1. Implement Centralized Logging

Microservices generate large amounts of logs. Storing logs locally on individual services makes it difficult to analyze system-wide issues. A centralized logging system aggregates logs from all services, allowing for easier search, filtering, and analysis. Popular tools for centralized logging include:

ELK Stack (Elasticsearch, Logstash, Kibana) – Provides powerful search capabilities and visual dashboards.
Fluentd and Loki – Lightweight alternatives for log collection, aggregation and analysis.
Graylog – Offers efficient log storage and processing with a user-friendly interface.

Structured logging using JSON or other formats ensures logs are machine-readable and easy to process.
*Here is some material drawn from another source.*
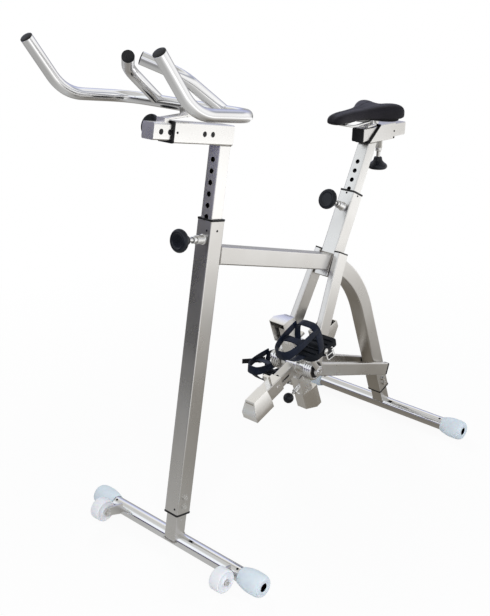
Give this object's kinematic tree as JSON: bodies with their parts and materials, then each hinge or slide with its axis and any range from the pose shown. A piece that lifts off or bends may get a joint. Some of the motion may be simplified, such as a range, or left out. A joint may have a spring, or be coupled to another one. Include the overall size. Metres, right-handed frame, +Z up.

Logging frameworks such as Log4j, Winston, and Bunyan provide features like log rotation, filtering, and structured output.

2. Collect and Analyze Metrics

Monitoring microservices performance requires collecting real-time metrics. Prometheus is widely used for collecting time-series metrics, while Grafana provides visual dashboards for analysis. Key metrics to monitor include:

Latency – Response times for service requests. High latency can indicate performance issues.
Error Rate – Percentage of failed requests. Spikes in error rates can point to underlying problems.
Throughput – Number of requests processed per second. Low throughput may indicate system inefficiencies.
Resource Utilization – CPU, memory, and disk usage. High resource consumption can affect system stability.

Organizations should set up automated alerts based on threshold breaches to take immediate action when performance degrades.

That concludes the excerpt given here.